I also doubt I have space to enumerate the languages that claim to "easily wrap c libs." None of them easily do that. That statement imagines that there's some basic consistency between APIs (and that those APIs are asking for and returning fairly simple types).

2 comments

The thing is, all valid C types are also valid in Zig. You just `@cImport` the header file and use it. You don't need to wrap the API, you just use it.
I would argue zig had the best c integration. This is why it’s different.
Better than C++? Better than Lua?
arguably Zig's c integration is better than c's c integration.
How so?

(If you're hearing a combative tone, it's unintended; I'm asking seriously, because I would love for this to be true!)

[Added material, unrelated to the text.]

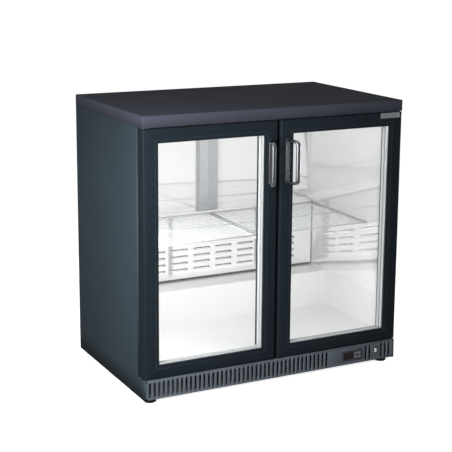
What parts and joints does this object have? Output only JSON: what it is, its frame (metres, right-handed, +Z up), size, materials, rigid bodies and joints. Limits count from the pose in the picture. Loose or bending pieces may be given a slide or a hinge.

In C, C imports are in the global namespace. The language is also compiled sequentially, so often, time is spent ensuring headers are included in the proper order, hopefully avoiding a cyclic dependency. In Zig, C imports are done in a struct with a local namespace or imported package definition and the ordering is not relevant to compilation.

I think parent means that Zig is a better language with regards to being the target for C to be imported into than C and that is the benefit of being a more modern language with flexibility following more modern conventions. This is combined with the mostly seamless ability to utilize most C functions and types without too much strife.

ease of cross compilation as well.
no combative tone detected.

for example if two c libs declare a function with the same name youre not gonna have a good time using them both from c. I believe that's not a problem in zig.